La dissidence radicale nous appelle. Le temps presse. Il n’y a pas d’autre choix que celui de la vérité et des doutes qui y sont liés. Il n’y a pas besoin de consensus : ce qui compte, c’est de ne vouloir rien d’autre que la vérité et les doutes qui y sont liés. Partir du bien, de ce qu’est le bien à poursuivre : ne pas faire le mal qui brise tout pacte collectif de rectitude et d’humanité. Nous avons besoin d’une éthique de dissidence contre le fanatisme. Peut-être que nous, médecins, avons une tâche noble, à savoir celle de rappeler à tous qu’avant les raisons des grandes histoires, il y a aussi les raisons des petites histoires de chacun (“… dans toutes les maisons que je visite, j’entrerai pour le bien des malades …”).

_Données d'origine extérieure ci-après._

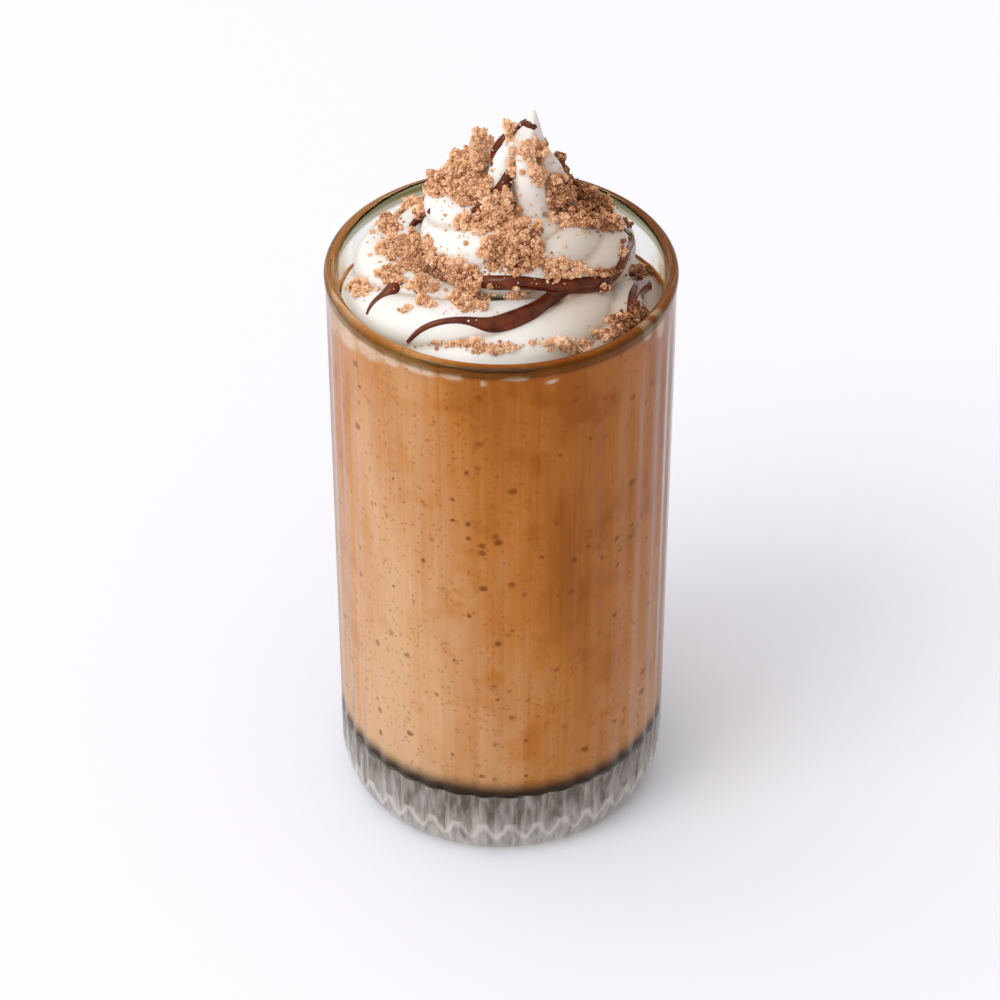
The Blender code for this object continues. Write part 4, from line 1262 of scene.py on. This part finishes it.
def scatter(kind, grounds, draw):
    """Throw one kind of crumb on the heaps, and join them in one mesh."""
    name, sizes, subdivisions, roughness, density, strays, sunk = kind
    surface = surface_of(*grounds)
    shapes = [crumb_shape(subdivisions, roughness, draw) for _ in range(SHAPES_PER_KIND)]
    copies, tones_and_relief_shade = [], []
    for heap, from_back in heaps_of_crumbs():
        half_width, half_height = heap[2:]
        for _ in range(math.ceil(density * math.pi * half_width * half_height)):
            angle = draw.uniform(0.0, math.tau)
            spread = math.sqrt(draw.random()) * (1.0 if draw.random() > strays else STRAY_REACH)
            size = sizes[0] + (sizes[1] - sizes[0]) * draw.random() ** SMALL_ONES_MORE
            centre = land(surface, heap, from_back, angle, spread, size, sunk)
            if centre is None:
                continue
            turn = Matrix.Rotation(draw.uniform(0, math.tau), 3, any_way(draw))
            stretch = np.array([draw.uniform(*CRUMB_STRETCH) for _ in range(3)])
            places, faces, out = shapes[draw.randrange(len(shapes))]
            turned = (places * stretch * size) @ np.array(turn).T
            copies.append((turned + np.array(centre), faces))
            # Each crumb's tone differs at random, with painted shade in its hollows and painted light
            # on its bumps
            tones_and_relief_shade.append(np.clip(draw.uniform(*CRUMB_TONES) + CRUMB_RELIEF_SHADE * out, 0.0, 1.0))
    crumbs = mesh_of_copies(name, copies)
    finish_crumbs(crumbs, np.concatenate(tones_and_relief_shade))
    return crumbs


def baked_biscuit():
    """Crumbled oven-baked biscuit: dry, porous and golden, with painted shade in its pits and painted
    light on its bumps.
    """
    material, tree, output = new_material("baked biscuit crumb")
    tone = add_node(tree, "ShaderNodeAttribute", {"attribute_name": "tone"})
    coordinates = add_node(tree, "ShaderNodeTexCoord").outputs["Object"]
    # The crumbs behind the peak, on the right, have drunk up the sauce that ran among them, and are
    # darkened with painted shade
    behind = add_node(tree, "ShaderNodeVectorMath", {
        "operation": "DOT_PRODUCT", 1: (0.88, 0.47, 0.0)}, {0: coordinates})
    soaked_and_shaded = add_node(tree, "ShaderNodeMapRange", {
        "From Min": 8.5 * MM, "From Max": 15 * MM, "To Min": 0.0, "To Max": -0.36},
        {"Value": behind})
    # Painted shade on those in front, over the thickest of the sauce
    away = add_node(tree, "ShaderNodeVectorMath", {"operation": "DISTANCE", 1: SHADE_IN_FRONT_MIDDLE},
                    {0: coordinates})
    shade_in_front = add_node(tree, "ShaderNodeMapRange", {
        "From Min": 3 * MM, "From Max": 10 * MM, "To Min": -0.20, "To Max": 0.0}, {"Value": away})
    # Paler and browner patches about 5 mm across
    patches = add_node(tree, "ShaderNodeTexNoise", {"Scale": 190.0, "Detail": 2.0},
                       {"Vector": coordinates})
    patchy = add_node(tree, "ShaderNodeMath", {"operation": "MULTIPLY_ADD", 1: 0.9, 2: -0.38},
                      {0: patches})
    shade = tone.outputs["Fac"]
    for change in (soaked_and_shaded, shade_in_front, patchy):
        shade = add_node(tree, "ShaderNodeMath", {"operation": "ADD"}, {0: shade, 1: change})
    baked = add_node(tree, "ShaderNodeValToRGB", {"stops": [
        (0.10, linear("#7A3F1E")), (0.5, linear("#DAA477")), (0.95, linear("#F6D2B0"))]},
        {"Fac": shade})
    # Pores about 0.4 mm across
    pores = add_node(tree, "ShaderNodeTexNoise", {"Scale": 2000.0, "Detail": 3.0},
                     {"Vector": coordinates})
    bump = add_node(tree, "ShaderNodeBump", {"Strength": 0.6, "Distance": 0.15 * MM},
                    {"Height": pores})
    shader = add_node(tree, "ShaderNodeBsdfPrincipled", {"Roughness": 0.85, "IOR": 1.45},
                      {"Base Color": baked, "Normal": bump})
    tree.links.new(shader.outputs["BSDF"], output.inputs["Surface"])
    return material


def scatter_crumbs(cream, drizzle):
    baked_biscuit()
    draw = random.Random(CRUMB_SEED)
    heaps = make_heaps(cream, drizzle, draw)
    note_powder(cream, heaps)
    grounds = [cream, drizzle, heaps]
    for kind in CRUMB_KINDS:
        grounds.append(scatter(kind, grounds, draw))


# ---------------------------------------------------------------- floor, light and camera

# A round softbox hangs high on the left
KEY_PLACE = (-1.92, -1.41, 2.94)
KEY_AIM = (0.0, 0.0, 0.09)
KEY_SIZE = 1.9
KEY_POWER = 40.0


def make_floor():
    deselect()
    bpy.ops.mesh.primitive_plane_add(size=6.0, location=(0.0, 0.0, 0.0))
    floor = bpy.context.object
    floor.name = "floor"
    material, tree, output = new_material("matt white card")
    shader = add_node(tree, "ShaderNodeBsdfPrincipled", {
        "Base Color": linear("#F1F3FC"), "Roughness": 0.9, "Specular IOR Level": 0.1})
    tree.links.new(shader.outputs["BSDF"], output.inputs["Surface"])
    floor.data.materials.append(material)


def hang_softbox():
    light = bpy.data.lights.new("key softbox", "AREA")
    light.shape = "DISK"
    light.size = KEY_SIZE
    light.energy = KEY_POWER
    light.color = linear("#FFFDF8")[:3]
    lamp = bpy.data.objects.new("key softbox", light)
    bpy.context.scene.collection.objects.link(lamp)
    lamp.location = KEY_PLACE
    aim = Vector(KEY_AIM) - Vector(KEY_PLACE)
    lamp.rotation_euler = aim.to_track_quat("-Z", "Y").to_euler()


def light_the_room():
    """A wall of daylight on the left, and a dim room on the right."""
    world = bpy.data.worlds.new("white studio")
    bpy.context.scene.world = world
    world.use_nodes = True
    tree = world.node_tree
    background = tree.nodes["Background"]
    direction = add_node(tree, "ShaderNodeTexCoord").outputs["Generated"]
    toward_light = add_node(tree, "ShaderNodeVectorMath", {
        "operation": "DOT_PRODUCT", 1: (-0.85, -0.25, 0.46)}, {0: direction})
    daylight = add_node(tree, "ShaderNodeValToRGB", {
        "stops": [(0.0, (0.50, 0.47, 0.45, 1.0)), (0.9, (1.0, 1.0, 1.0, 1.0))]},
        {"Fac": toward_light})
    tree.links.new(daylight.outputs["Color"], background.inputs["Color"])
    background.inputs["Strength"].default_value = 1.30
    bpy.context.scene.view_settings.view_transform = "Standard"


def place_camera():
    camera = bpy.data.cameras.new("camera")
    camera.lens = CAMERA_LENS
    camera.sensor_width = 36.0
    camera.clip_start = 0.01
    camera.shift_x, camera.shift_y = CAMERA_SHIFT
    holder = bpy.data.objects.new("camera", camera)
    bpy.context.scene.collection.objects.link(holder)
    holder.location = (0.0, -CAMERA_DISTANCE * math.cos(CAMERA_PITCH),
                       CAMERA_TARGET_HEIGHT + CAMERA_DISTANCE * math.sin(CAMERA_PITCH))
    holder.rotation_euler = (math.pi / 2 - CAMERA_PITCH, 0.0, 0.0)
    bpy.context.scene.camera = holder


place_camera()
hang_softbox()
light_the_room()
make_floor()
make_tumbler()
make_drink()
CREAM = make_cream()
DRIZZLE = make_drizzle(CREAM)
scatter_crumbs(CREAM, DRIZZLE)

Enfin, nous, médecins, avons le devoir de dire haut et fort que ce qui se passe dans la bande de Gaza n’est pas supportable. Il n’est pas acceptable que les établissements de santé soient systématiquement pris pour cibles et nous ne pouvons pas assister silencieusement au carnage de civils, principalement des enfants et des nourrissons. Cessez le feu immédiatement.

Benedetto Saraceno, Institut de Lisbonne pour la santé mentale mondiale

[1] Un beau livret de Pierluigi Battista récemment publié par “La nave di Teseo” raconte quelques histoires de dissidents : “Mes héros”, 2023.